WHAT YOU WILL DO => Copy the first line of the material below and every later line through the line containing "ROOM_STRENGTH = 0.23", without any other output.

INFORMATION PROVIDED =>
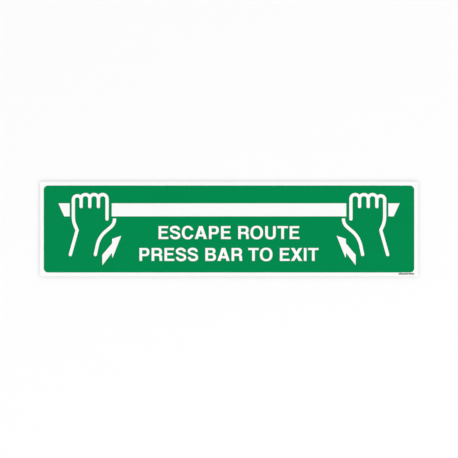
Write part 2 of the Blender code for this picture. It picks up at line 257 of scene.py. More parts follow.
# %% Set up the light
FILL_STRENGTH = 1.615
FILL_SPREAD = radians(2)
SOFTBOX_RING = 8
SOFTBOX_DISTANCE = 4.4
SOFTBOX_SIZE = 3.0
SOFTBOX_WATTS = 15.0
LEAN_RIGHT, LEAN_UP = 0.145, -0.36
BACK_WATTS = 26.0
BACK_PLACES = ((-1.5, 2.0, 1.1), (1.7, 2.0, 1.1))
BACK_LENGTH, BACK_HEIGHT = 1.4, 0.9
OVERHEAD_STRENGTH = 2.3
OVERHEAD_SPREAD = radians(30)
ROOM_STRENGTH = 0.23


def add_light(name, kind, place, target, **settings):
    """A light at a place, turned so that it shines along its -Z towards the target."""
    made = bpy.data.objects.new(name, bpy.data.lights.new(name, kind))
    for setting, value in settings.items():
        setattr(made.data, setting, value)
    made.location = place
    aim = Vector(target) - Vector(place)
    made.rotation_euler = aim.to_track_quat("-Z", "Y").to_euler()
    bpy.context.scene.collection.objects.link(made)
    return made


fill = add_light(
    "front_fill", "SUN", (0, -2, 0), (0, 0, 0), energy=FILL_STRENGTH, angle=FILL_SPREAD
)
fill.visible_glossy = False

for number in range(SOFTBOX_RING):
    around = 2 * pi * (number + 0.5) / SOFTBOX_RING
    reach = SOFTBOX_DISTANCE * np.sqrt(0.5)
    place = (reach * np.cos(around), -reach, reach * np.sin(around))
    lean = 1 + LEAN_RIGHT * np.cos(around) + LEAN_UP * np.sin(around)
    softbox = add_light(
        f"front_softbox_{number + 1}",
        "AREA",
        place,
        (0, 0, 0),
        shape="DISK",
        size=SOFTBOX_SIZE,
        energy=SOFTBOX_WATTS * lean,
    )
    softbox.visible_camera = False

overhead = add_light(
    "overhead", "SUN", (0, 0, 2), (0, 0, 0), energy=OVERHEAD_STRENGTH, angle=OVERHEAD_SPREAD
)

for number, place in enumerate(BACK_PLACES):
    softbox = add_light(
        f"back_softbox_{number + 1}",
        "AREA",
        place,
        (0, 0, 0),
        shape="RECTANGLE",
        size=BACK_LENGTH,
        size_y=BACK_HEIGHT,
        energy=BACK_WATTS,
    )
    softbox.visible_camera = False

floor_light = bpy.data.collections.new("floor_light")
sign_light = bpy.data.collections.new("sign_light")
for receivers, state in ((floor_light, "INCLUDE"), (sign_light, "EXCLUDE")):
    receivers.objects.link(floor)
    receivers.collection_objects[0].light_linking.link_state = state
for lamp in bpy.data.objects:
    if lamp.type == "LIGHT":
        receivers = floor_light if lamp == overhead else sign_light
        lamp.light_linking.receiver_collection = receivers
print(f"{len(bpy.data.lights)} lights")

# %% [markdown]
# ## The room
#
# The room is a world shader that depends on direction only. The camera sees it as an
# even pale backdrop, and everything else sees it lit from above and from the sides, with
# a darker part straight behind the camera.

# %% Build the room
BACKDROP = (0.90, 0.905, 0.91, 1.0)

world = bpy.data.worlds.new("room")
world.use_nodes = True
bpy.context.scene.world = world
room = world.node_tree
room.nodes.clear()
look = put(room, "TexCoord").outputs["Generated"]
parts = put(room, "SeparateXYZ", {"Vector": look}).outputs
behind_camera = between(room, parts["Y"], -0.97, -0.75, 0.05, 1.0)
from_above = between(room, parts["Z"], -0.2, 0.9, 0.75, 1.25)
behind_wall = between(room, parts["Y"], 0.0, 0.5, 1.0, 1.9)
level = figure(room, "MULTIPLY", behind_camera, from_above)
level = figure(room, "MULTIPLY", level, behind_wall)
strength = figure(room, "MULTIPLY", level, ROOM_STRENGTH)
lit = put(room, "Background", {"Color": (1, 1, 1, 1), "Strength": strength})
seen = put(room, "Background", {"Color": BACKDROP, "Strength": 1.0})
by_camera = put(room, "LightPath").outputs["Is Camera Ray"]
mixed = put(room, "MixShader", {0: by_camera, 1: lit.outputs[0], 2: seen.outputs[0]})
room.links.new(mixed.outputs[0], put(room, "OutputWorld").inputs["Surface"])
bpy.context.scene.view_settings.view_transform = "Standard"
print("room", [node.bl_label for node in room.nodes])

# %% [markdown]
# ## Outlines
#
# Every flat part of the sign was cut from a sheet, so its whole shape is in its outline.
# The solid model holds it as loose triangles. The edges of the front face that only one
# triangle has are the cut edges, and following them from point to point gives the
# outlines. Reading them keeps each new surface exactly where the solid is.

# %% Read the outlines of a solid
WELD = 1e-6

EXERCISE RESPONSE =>
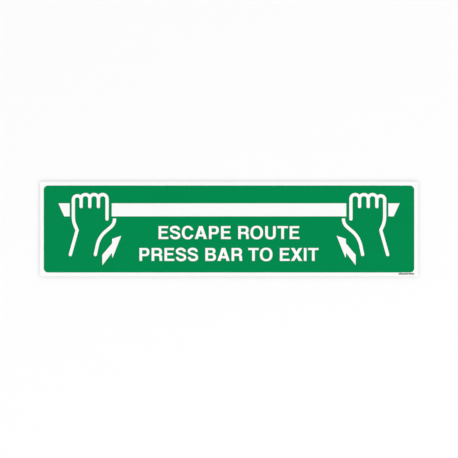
Write part 2 of the Blender code for this picture. It picks up at line 257 of scene.py. More parts follow.
# %% Set up the light
FILL_STRENGTH = 1.615
FILL_SPREAD = radians(2)
SOFTBOX_RING = 8
SOFTBOX_DISTANCE = 4.4
SOFTBOX_SIZE = 3.0
SOFTBOX_WATTS = 15.0
LEAN_RIGHT, LEAN_UP = 0.145, -0.36
BACK_WATTS = 26.0
BACK_PLACES = ((-1.5, 2.0, 1.1), (1.7, 2.0, 1.1))
BACK_LENGTH, BACK_HEIGHT = 1.4, 0.9
OVERHEAD_STRENGTH = 2.3
OVERHEAD_SPREAD = radians(30)
ROOM_STRENGTH = 0.23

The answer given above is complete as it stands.